German bishop (1944–2018)

Manfred Melzer (28 February 1944 – 9 August 2018) was a German bishop of the Roman Catholic Church. Appointed by Pope Benedict XVI, Melzer was serving as an Auxiliary Bishop of the Archdiocese of Cologne from 1995 to 2015.

== Early life ==

Born in Solingen-Ohligs, Melzer studied in Bonn, Freiburg im Breisgau and Cologne for theology. He was ordained to the Priesthood on 1 February 1972 by Cardinal Joseph Höffner, the then Archbishop of Cologne at the Cologne Cathedral. Upon his ordination, Cardinal Höffner made Melzer his personal secretary and the cathedral administrator. He remained Cardinal Höffner's secretary until Höffner's death in 1987. On 17 March 1984, Pope John Paul II appointed him Chaplain of His Holiness. In 1988, he began serving as a priest in Waldbröl and the municipality of Nümbrecht.

== Episcopal career ==

On 9 June 1995, Pope John Paul II appointed Melzer the titular bishop of Carinola (Italy) and auxiliary bishop in Cologne. He was consecrated by the Cologne archbishop Joachim Meisner on 10 September 1995 in the Cologne Cathedral. Melzer was responsible for the pastoral district middle of the archbishopric of Cologne; the town and surroundings (20 deanships). At the same time, the archbishop appointed him the bishop's curate for the women's orders in the archbishopric of Cologne. In 1998 Melzer was chosen in the metropolitan chapter.

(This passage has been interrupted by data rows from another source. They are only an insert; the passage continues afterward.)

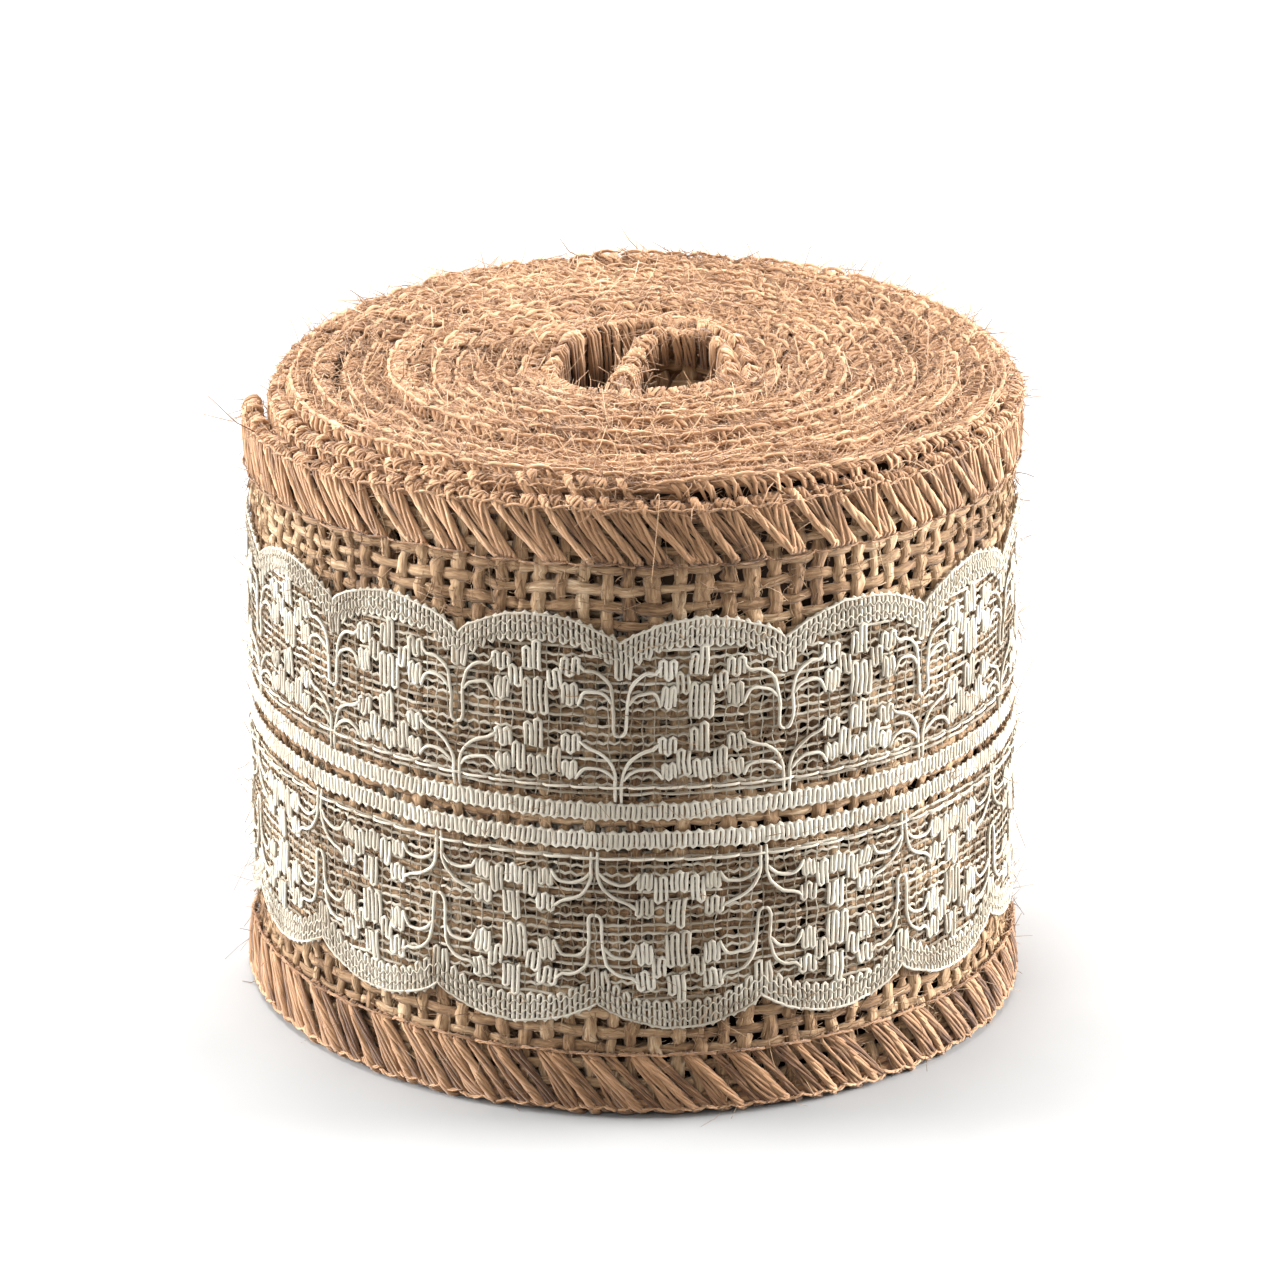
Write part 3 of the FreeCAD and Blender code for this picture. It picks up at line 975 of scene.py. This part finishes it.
floor_mesh = bpy.data.meshes.new("floor")
reach = 4.0
floor_mesh.from_pydata([(-reach, -reach, 0), (reach, -reach, 0), (reach, reach, 0), (-reach, reach, 0)], [],
                       [(0, 1, 2, 3)])
floor = bpy.data.objects.new("floor", floor_mesh)
bpy.context.scene.collection.objects.link(floor)
paper = Finish("white paper", Roughness=0.7, Specular_IOR_Level=0.2)
paper_grain = paper.node("TexNoise", {}, {"Vector": paper.node("TexCoord", out=3), "Scale": 60.0})
paper_white = paper.node("ValToRGB", {"stops": [(0.3, (0.37, 0.37, 0.37, 1)), (0.7, (0.39, 0.39, 0.39, 1))]},
                         {"Fac": paper_grain})
paper.surface(Base_Color=paper_white)
floor_mesh.materials.append(paper.material)

world = bpy.data.worlds.new("studio")
bpy.context.scene.world = world
world.use_nodes = True
world.node_tree.nodes["Background"].inputs["Color"].default_value = (1.0, 1.0, 1.0, 1)
world.node_tree.nodes["Background"].inputs["Strength"].default_value = 0.36


def softbox(name, place, aim, size, power):
    light = bpy.data.lights.new(name, "AREA")
    light.shape, light.size, light.energy = "DISK", size, power
    lamp = bpy.data.objects.new(name, light)
    lamp.location = place
    lamp.rotation_euler = (Vector(aim) - Vector(place)).to_track_quat("-Z", "Y").to_euler()
    bpy.context.scene.collection.objects.link(lamp)


middle = (0, 0, WIDTH / 2 * MM)
softbox("overhead", (-0.1, 0.2, 0.9), middle, 0.7, 15.8)
softbox("left", (-0.8, 0.14, 0.25), middle, 0.5, 19.0)
softbox("right", (0.8, 0.16, 0.25), middle, 0.5, 27.0)
softbox("front", (-0.4, -0.8, 0.6), middle, 0.5, 2.6)

camera = bpy.data.objects.new("camera", bpy.data.cameras.new("camera"))
bpy.context.scene.collection.objects.link(camera)
bpy.context.scene.camera = camera
distance, elevation = 0.6517, math.radians(20.8)
aim = Vector(middle)
camera.location = aim + Vector((0, -math.cos(elevation), math.sin(elevation))) * distance
camera.rotation_euler = (aim - camera.location).to_track_quat("-Z", "Y").to_euler()
camera.data.lens, camera.data.sensor_width = 190.57, 36.0
camera.data.shift_x, camera.data.shift_y = 0.0075, 0.0295
camera.data.clip_start, camera.data.clip_end = 0.01, 20
bpy.context.scene.view_settings.view_transform = "Standard"

bpy.context.view_layer.update()
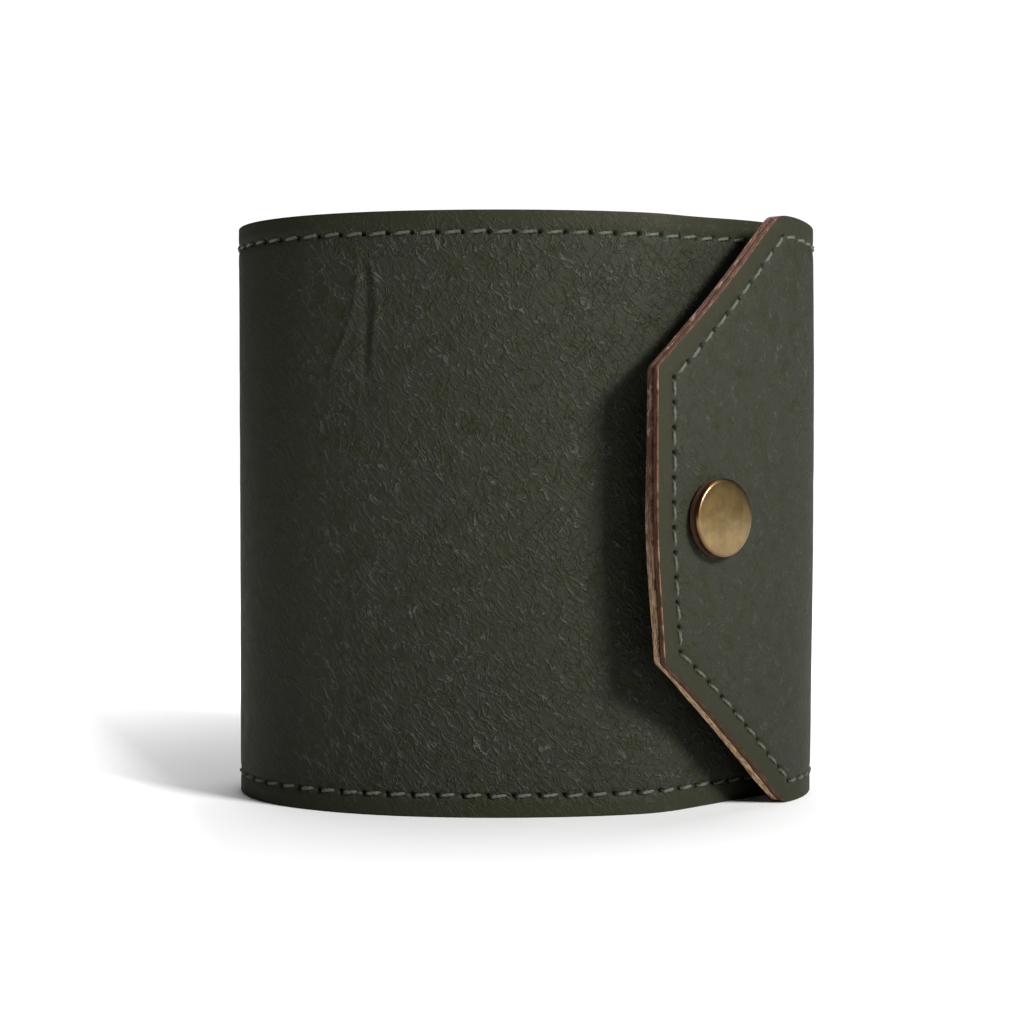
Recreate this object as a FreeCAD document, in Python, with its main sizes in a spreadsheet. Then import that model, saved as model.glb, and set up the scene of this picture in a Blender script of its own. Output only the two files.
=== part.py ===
import FreeCAD, Part
import math
import os
import Sketcher

# A wrap-round leather card holder that stands on its edge.  One two-ply strip runs from the free
# edge of the front cover round the left fold, along the back, round the right fold and ends as a
# chamfered flap, which a press stud holds on the front cover.  X is to the right, Y to the back,
# Z up.  In plan the strip is a chain of tangent arcs that all turn the same way.

Vector = FreeCAD.Vector
Constraint = Sketcher.Constraint
UP = Vector(0, 0, 1)
NO_TURN = FreeCAD.Rotation()
START, END = 1, 2
LEAST_CUT = 1.0     # mm3
NO_LENGTH = 1e-6    # mm

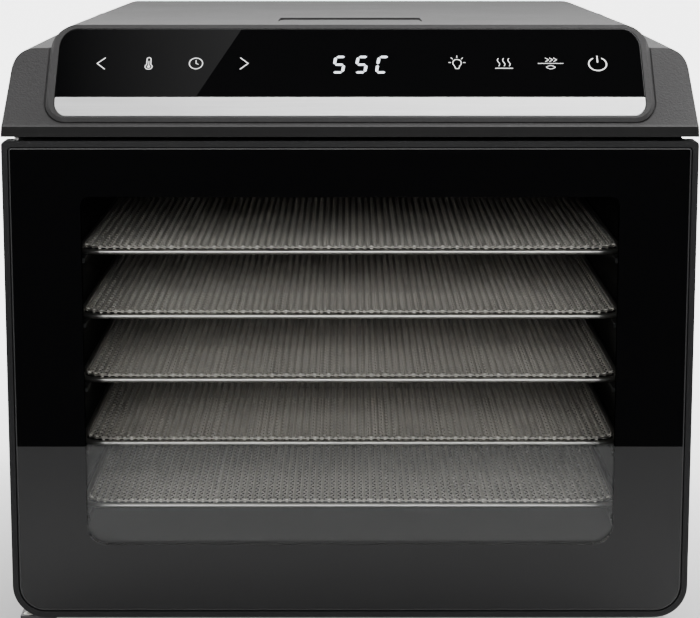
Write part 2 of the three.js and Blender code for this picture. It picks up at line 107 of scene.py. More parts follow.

As a member of the German Bishops' Conference, he was a member of the pastoral commission and the commission for questions of the world church. Since 2004, Melzer was also chairperson of German Lourdes, an association Cologne inc. He also was the representative of the Archdiocese of Cologne in Misereor eV and representative of the Archbishop in the Cardinal Höffner Society. In 2006 the German bishops chose him to be the representative for Catholic police officers in Germany and to take care of their spiritual welfare.